As we move closer to a working prototype of our wearable triage monitoring system, we’ve reached one of the most hands-on and critical phases of development: circuit assembly. While simulations and digital design helped us plan the architecture, it’s in this stage — the physical construction — where theory meets reality.
From Breadboard to Soldered Circuit
In the early stages of testing, we used breadboards to prototype and validate the electrical connections between components like the microcontroller, sensors (e.g., MLX90614, MAX30102), and power supply. This setup was excellent for experimenting and making quick changes.
However, to progress toward a wearable and robust prototype, we needed to permanently assemble the circuit by soldering the components onto a custom board. This step required precision, patience, and planning.
"Soldering" — the process of joining electronic components by melting a metal alloy (solder), allows for secure and compact connections, necessary for reliable long-term operation.
The Challenge: Maximizing Compactness
One of the most significant challenges during the assembly was minimizing the overall size of the circuit. Since our device is intended to be worn on a patient’s wrist or forearm, every millimeter counts. A bulky device would reduce comfort, hinder usability, and likely interfere with emergency procedures.
Strategies We Used:
- Stacking Components where possible, using header pins and vertical arrangements.
- Shortening Wires and Connectors to reduce clutter and improve signal reliability.
- Strategic Layout on the board to group related modules (e.g., sensors close to the micro-controller, power management isolated from signal lines).
Lessons Learned
Planning is everything
Having a clean schematic before soldering saved us a lot of time during assembly.

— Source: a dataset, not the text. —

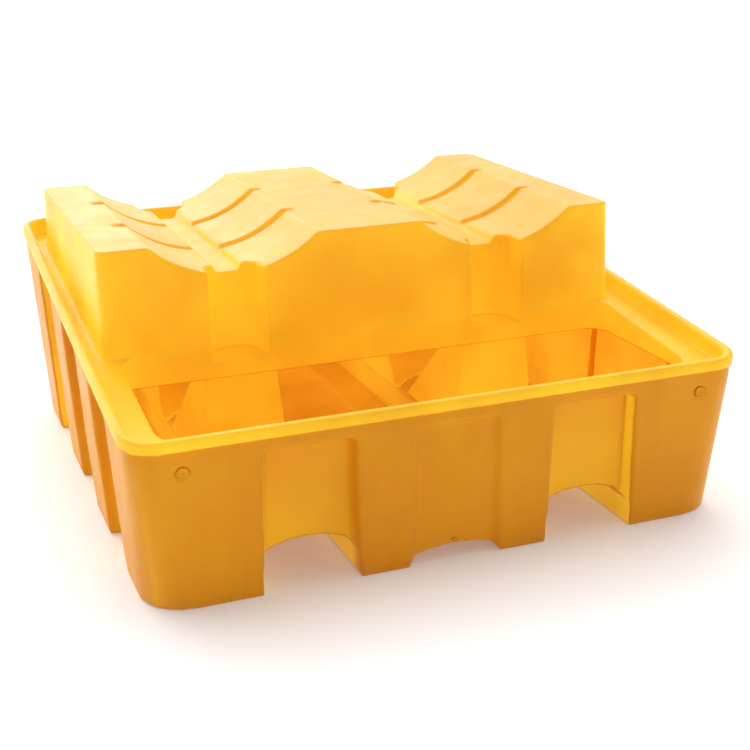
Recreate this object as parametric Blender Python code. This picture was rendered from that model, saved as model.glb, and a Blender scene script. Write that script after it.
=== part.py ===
"""Spill containment pallet for two drums lying down.

A moulded tub on cast-in feet carries a lift-off deck: a rolled rim, a gutter that falls to a
drip opening at the front, and a raised cradle with two drum valleys. Four hollow props with
sloping backs stand on the tub's floor under the ends of the valleys. Metres, +Z up, the front
faces -Y.
"""
import math

import bmesh
import bpy

# ---- driving dimensions -------------------------------------------------------------------
WIDTH = 1.430
DEPTH = 1.500
RIM_FRONT_HEIGHT = 0.384
RIM_BACK_HEIGHT = 0.545
FIT = 0.0003                    # gap between touching pieces

# tub
TUB_WALL = 0.007
COLLAR_DROP = 0.050             # the wall stands straight from here up to the rim
SIDE_DRAFT = 0.020              # how far a side wall leans in at the floor
END_DRAFT = 0.017
TOP_CORNER_RADIUS = 0.075
FOOT_CORNER_RADIUS = 0.105
CORNER_SEGMENTS = 6
FORK_INNER = 0.224              # fork pocket, from the centre plane
FORK_WIDTH = 0.216
FORK_SPRING_HEIGHT = 0.055      # where the pocket's arch begins
FORK_CROWN_HEIGHT = 0.100
FORK_PANEL_DEPTH = 0.050
MIDDLE_HALF_WIDTH = 0.106
MIDDLE_SPRING_HEIGHT = 0.006
MIDDLE_CROWN_HEIGHT = 0.031
MIDDLE_PANEL_DEPTH = 0.015
PANEL_TOP_BELOW_RIM = 0.055     # the panels stop this far under the rim
PANEL_TAPER = 0.006             # each side of an end panel closes in by this much up to its head
PANEL_DRAFT = 0.012             # each side of a panel closes in by this much towards its floor
PANEL_HEAD_SHARE = 0.75         # a panel's depth at its head, as a share of the depth at its foot
ARCH_SEGMENTS = 12
SIDE_RIB_FRONT = 0.247          # front corner foot's length along the side
SIDE_RIB_BACK = 0.291
SIDE_PANEL_WIDTH = 0.214
SIDE_PANEL_COUNT = 3
SIDE_PANEL_DEPTH = 0.036

# deck
SKIN = 0.006
RIM_WIDTH = 0.023
RIM_ROUND = 0.006
RIM_ROUND_SHARE = 0.3           # where the round's middle point lies, as a share of its radius
RIM_CAP = 0.006
SKIRT = 0.0065
SKIRT_DROP = 0.028
DECK_DROP = 0.040               # deck's top face under the rim
OPENING_HALF_WIDTH = 0.625
OPENING_FRONT = 0.088           # from the front of the rim
OPENING_BACK = 0.514
OPENING_RADIUS = 0.050
APRON_HEIGHT = 0.323            # the turned-down edge ends at this height

# cradle
CRADLE_HEIGHT = 0.650
CRADLE_HALF_WIDTH = 0.654
CRADLE_FRONT = 0.524
CRADLE_TO_BACK = 0.119            # from the cradle's back face to the back of the rim
CRADLE_END_DRAFT = 0.008
CRADLE_SIDE_DRAFT = 0.005
VALLEY_CENTRE = 0.334
VALLEY_HALF_WIDTH = 0.202
VALLEY_RADIUS = 0.300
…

Compactness introduces complexity
While a smaller footprint is ideal, it also means tighter spaces for the soldering iron and higher risk of shorts — especially when multiple I2C devices share lines.
Modularity helps
Keeping some parts modular allows flexibility during testing and upgrades.
Next Steps
- Testing signal quality and sensor readings under harder conditions.
- Checking for overheating and power stability.
- Refining the design for the next version — to fix some of the problems that we faced during the tests.